It was mid-morning last Sunday when we stopped on our way north from Gladbrook at a picnic shelter on the Pioneer Trail. There were two people sitting together and chatting at one of the other tables who unbeknownst to us, were holding their quarterly meeting of the Central Iowa’s Dowsers Association. This did not truly become evident until I witnessed a gentleman swinging a pendulum over a set of cards and asked – “What are you doing?” Thus, ensued a brief conversation that touched on Reiki and long distance healing energy. I mentioned that the last time anyone swung a pendulum over my head, 24 years ago, it was because they were attempting to coax my body into labor.
Our next stop was in Hudson, whose main street screamed – block party aftermath. It was time for our daily dose of a sugar sweetened beverage to give us a jolt of energy. We spotted a local bar and parked our bicycles, maneuvering through the sea of motorcyclists taking a smoke break. It was at that moment I made the error of saying to them, “You don’t have to wear helmets in this state?”, which was a less than smooth comment and prompted plenty of biker swagger from the group. Sometimes I should just keep my mouth shut.

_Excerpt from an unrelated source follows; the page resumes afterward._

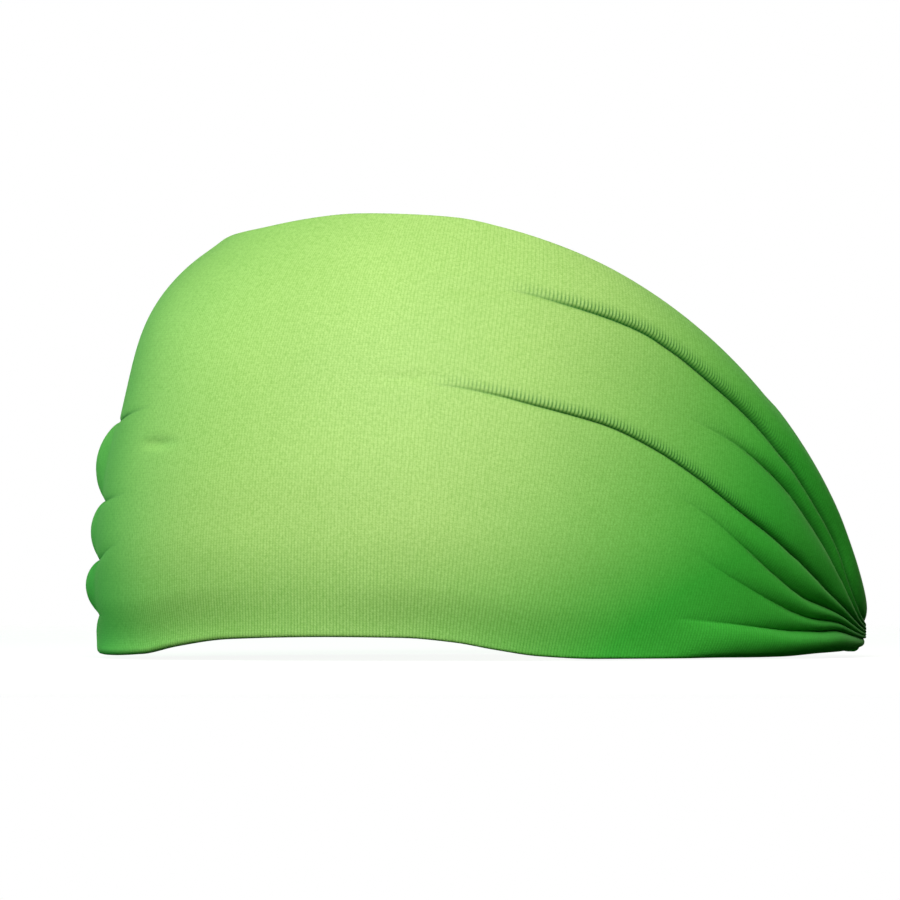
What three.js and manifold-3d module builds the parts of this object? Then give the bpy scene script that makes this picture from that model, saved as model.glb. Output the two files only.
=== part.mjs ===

On our way once again, we cycled along the Sergeant Road Trail to the outskirts of Waterloo, then the Cedar Prairie Trail into downtown Cedar Falls, then across the Cedar River to North Cedar, the home of Warm Showers hosts, Randy and Laura Hashman. We were ecstatic to meet each other and they quickly made us feel at home, offering a variety of beverages and appetizers while we relaxed and conversed in their beautifully landscaped patio and back yard.
“Our daughter, Linden, and her partner, Jake, convinced us that we should be Warm Showers hosts”, Laura said. Linden and Jake were the recipient of many Warm Showers hosts during their cycling adventure, which began in Prudhoe Bay, Alaska with their 55-pound dog. Their originally intended destination was Argentina, but the trip was cut short in Baja because of the pandemic. Linden, Jake and Jane, Laura’s mom, joined us for a fabulous dinner of rib-eyes, sweet corn, potatoes, cucumbers, Jake’s home brew and plenty of laughter.
After Randy’s and Laura’s gracious hospitality, it was difficult to want to leave the next morning. Corey, my son, who lives in Decorah with his partner, Kyra, had made an early morning call proposing he pick us up in Sumner, Iowa. We readily agreed as we wanted to spend more time with them. Forty miles later, after sharing some chips and a soda and some fruit from a small general store, we converged in one of Sumner’s local parks.
The last two times I have been in Decorah they were overnight visits; first during RAGBRAI in 1993 and then once again after RAGBRAI in 2012. Pat and I love this community and Corey and Kyra’s Victorian dwelling. They live a few blocks from town with three cats who have the run of the neighborhood.
We are impressed with Decorah’s topography, parks and trails and how happy and relaxed everyone seems.Corey cycled the 11-mile Trout Run trail with us one morning, which took us along the river to the hatchery and then up and over several good hills.
We have made repairs and substitutions to our gear to prepare for the rest of our journey east. We’ve checked out the Toppling Goliath brewery, the Seed Saver’s property, and learned much about how the Norwegians came to settle in the US by spending a morning at the Vesterheim Museum. We are presently partaking of Decorah’s annual Nordic Fest that is chock full of new foods to try, music to appreciate and Nordic dancing. Alas, tomorrow morning we are back on the trails, this time through a section of southeastern Minnesota.
And thanks to Michelle and June who sent us a care package of healthy cycling treats to get us the rest of the way home!